Neutral Citation: [2016] IEHC 312
THE HIGH COURT
[2016] No. 11 SSP
IN THE MATTER OF ARTICLE 40.4.2 OF THE CONSTITUTION AND IN
THE MATTER OF AN
APPLICATION FOR HABEAS CORPUS BY
GHEORGE PASARE
AT PRESENT IN CUSTODY IN CASTLEREA PRISON
JUDGMENT of Ms. Justice Stewart delivered on the 9th day of June 2016.
1. This is an application for a conditional order of habeas corpus made in writing by the applicant, who is in post-conviction custody and seeking an inquiry into the lawfulness of his detention.
2. On 8th November, 2012, the applicant was convicted on three counts under s3 of the Non-Fatal Offences Against the Person Act 1997 at the Circuit Court sitting in Galway. He was sentenced to five years imprisonment, to commence from 13th December, 2011, with the final two and a half years suspended on certain conditions. Eighteen months of this suspended sentence were reactivated on the 9th July, 2015, following a breach of these conditions. The applicant was convicted in the District Court sitting in Galway for an offence contrary to s15 (1) and (5) of the Criminal Justice (Theft and Fraud Offences) Act 2001. A sentence of six months was handed down on the 13th July, 2015, for the s15 offence, which was reduced to three months following an appeal to the Circuit Court sitting in Galway. This sentence and the re-activated section of his previous sentence are to be served consecutively. The applicant is currently in custody in Castlerea Prison serving said sentences.
3. The applicant refers to Moriarty J.’s judgment in Moore v. DPP [2016] IEHC 244, where s99 subs. (9) and (10) of the Criminal Justice Act 2006 were deemed unconstitutional. He submits that his circumstances are similar to, if not the same as, those of two of the applicants in that case, (Edward Moore and Stephen Butler). His sentence was re-activated on foot of these subsections four days prior to the conclusion of District Court proceedings for his second offence and prior to his partially successful appeal thereof. He argues that these circumstances give rise to a breach of his Constitutional rights and he is entitled to habeas corpus relief.
4. As outlined in The State (McDonagh) v. Frawley [1978] I.R. 131, habeas corpus is not triggered by mere technicalities. In finding that deprivation of the applicant’s liberty is not in accordance with law, the court must be convinced that there has been a departure from the fundamental rules of natural justice. When reaching his conclusions in Moore, Moriarty J. stated that he did so “in the context of the facts reviewed and the arguments made”. In Clarke v. Governor of Mountjoy Prison [2016] IEHC 278, McDermott J. drew on all of this legal reasoning and came to the conclusion that substantive elements of the applicant’s case should be similar to those in Moore if said applicant is going to benefit from Moriarty J.’s judgment therein. But each case must also be examined on its own merits.

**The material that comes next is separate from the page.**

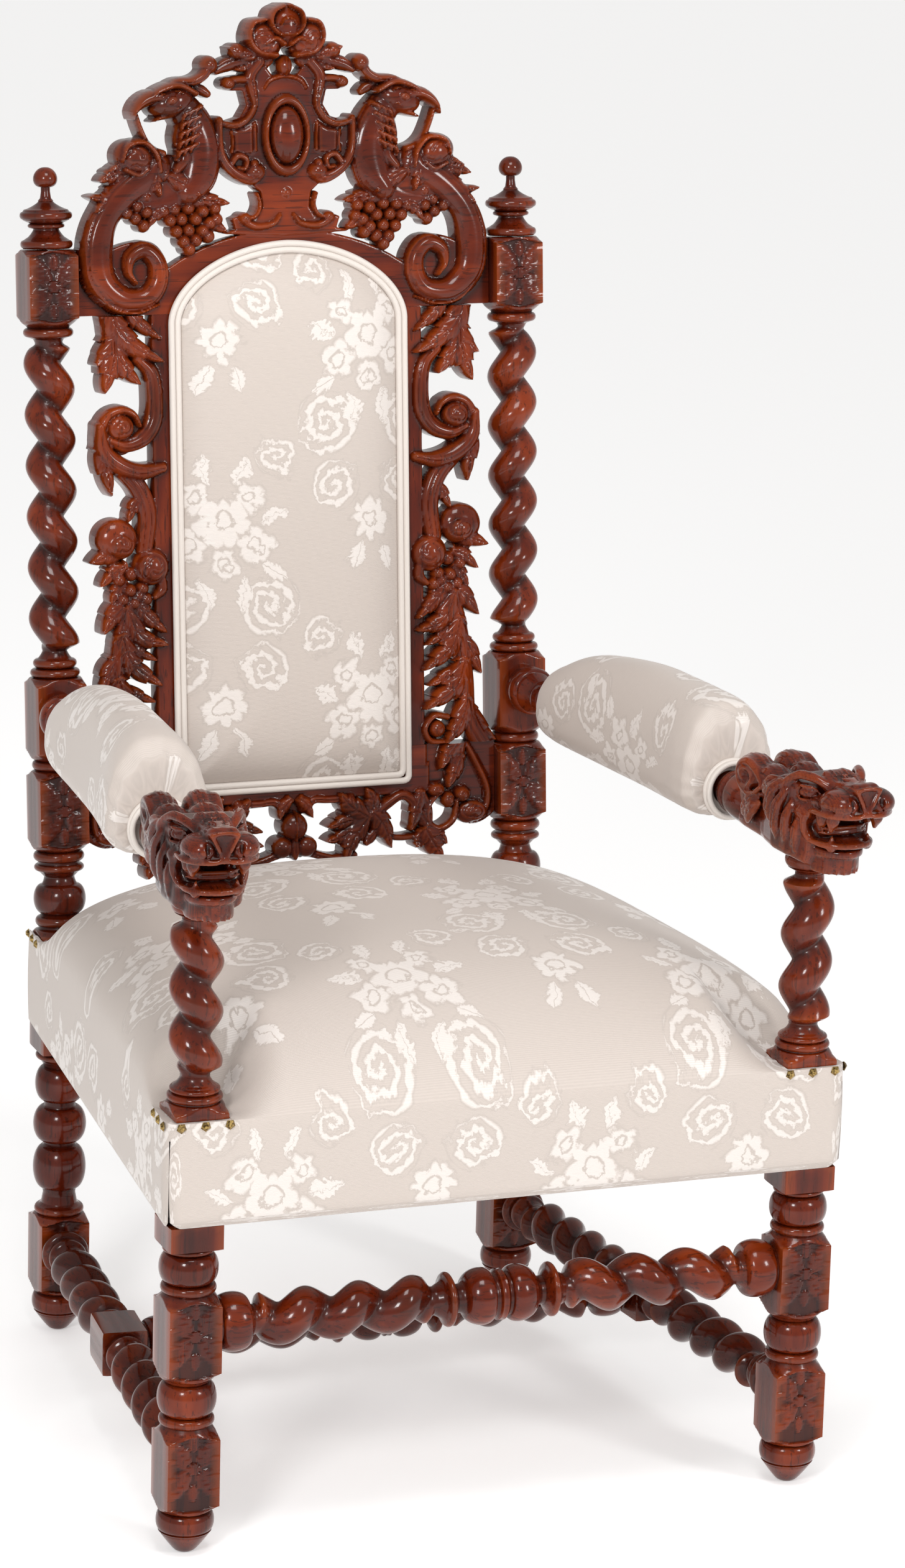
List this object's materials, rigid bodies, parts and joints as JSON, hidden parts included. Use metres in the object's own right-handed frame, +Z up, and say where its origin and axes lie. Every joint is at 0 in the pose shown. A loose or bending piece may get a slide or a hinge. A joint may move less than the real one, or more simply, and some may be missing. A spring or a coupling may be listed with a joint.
{
  "type": "carved throne armchair",
  "caption": "High-backed oak throne armchair with barley-twist posts and stretchers, a pierced crest of griffins, lion-head arms and a damask seat, back and arm pads.",
  "frame": {"origin": "on the floor, under the middle of the chair's bounding box", "axes": "+Z up, +Y towards the back of the chair, so the sitter faces -Y; +X to the right of someone looking at the chair's front"},
  "size_m": [0.7492, 0.8832, 1.4513],
  "materials": {
    "carved_oak": "carved and turned oak, stained red-brown, glossy varnish",
    "dark_oak": "turned oak, stained dark red-brown, glossy varnish",
    "plain_oak": "sawn oak, unfinished, under the cloth",
    "damask": "ivory satin damask, woven with flowers and scrolls",
    "brass_nails": "domed nail heads, aged"
  },
  "bodies": {
    "root": {"arm_left": "carved_oak", "arm_pad_left": "damask", "arm_pad_right": "damask", "arm_right": "carved_oak", "back_pad": "damask", "back_post_left": "carved_oak", "back_post_right": "carved_oak", "back_rail": "carved_oak", "crest": "carved_oak", "cross_stretcher": "dark_oak", "finial_left": "carved_oak", "finial_right": "carved_oak", "front_post_left": "carved_oak", "front_post_right": "carved_oak", "front_stretcher": "carved_oak", "nail_back_left_side_1": "brass_nails", "nail_back_left_side_2": "brass_nails", "nail_back_left_side_3": "brass_nails", "nail_back_right_side_1": "brass_nails", "nail_back_right_side_2": "brass_nails", "nail_back_right_side_3": "brass_nails", "nail_front_left_face_1": "brass_nails", "nail_front_left_face_2": "brass_nails", "nail_front_left_face_3": "brass_nails", "nail_front_left_side_1": "brass_nails", "nail_front_left_side_2": "brass_nails", "nail_front_left_side_3": "brass_nails", "nail_front_right_face_1": "brass_nails", "nail_front_right_face_2": "brass_nails", "nail_front_right_face_3": "brass_nails", "nail_front_right_side_1": "brass_nails", "nail_front_right_side_2": "brass_nails", "nail_front_right_side_3": "brass_nails", "seat_pad": "damask", "seat_rail_back": "plain_oak", "seat_rail_front": "plain_oak", "seat_rail_left": "plain_oak", "seat_rail_right": "plain_oak", "side_stretcher_left": "dark_oak", "side_stretcher_right": "dark_oak", "stile_left": "carved_oak", "stile_right": "carved_oak"}
  },
  "joints": []
}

5. Based on a comparison of Clarke and Moore, one can conclude that the strength of these similarities would have to be significant. In Clarke, the applicant’s appeal was still active but this was not enough to attract the benefit of the Moore decision. He was not able to point to a substantive injustice in his case and sought a declaration on a technicality alone. His conduct during trial was also quite different. In Moore, the applicants had pleaded not guilty and had challenged s99 from the outset. These facts were not present in Clarke. In the case before the Court today, there are some similarities to the facts in Moore. But the fact remains that Moore was decided on the basis that the applicants’ ability to appeal was impeded, which exposed them to detention without due process. In this case, due process has concluded and the applicant’s conviction for a second offence was affirmed. His application is based on a technicality, as opposed to a substantive infringement of his Constitutional rights.
6. One of the key issues in determining the scope of retroactivity for a finding of unconstitutionality is whether or not the accused has conducted himself in such a manner that debars him from claiming the benefit of the ruling (See Hardiman J.’s judgment in The People (Director of Public Prosecutions) v. Cunningham [2012] IECCA 65). The applicant has failed to provide the necessary information to allow the Court to form an opinion in this regard. For example, the Court has not been informed about the plea entered by the applicant when brought to trial for his second offence, the grounds of appeal before the Circuit Court or a substantive effort to engage with section 99. If the applicant wishes to meet the requirements outlined in Clarke, more detailed submissions are required about the applicant’s circumstances in general.
7. For all of the above reasons, the Court will refuse to direct an inquiry pursuant to Article 40.4.2 of Bunreacht na hEireann.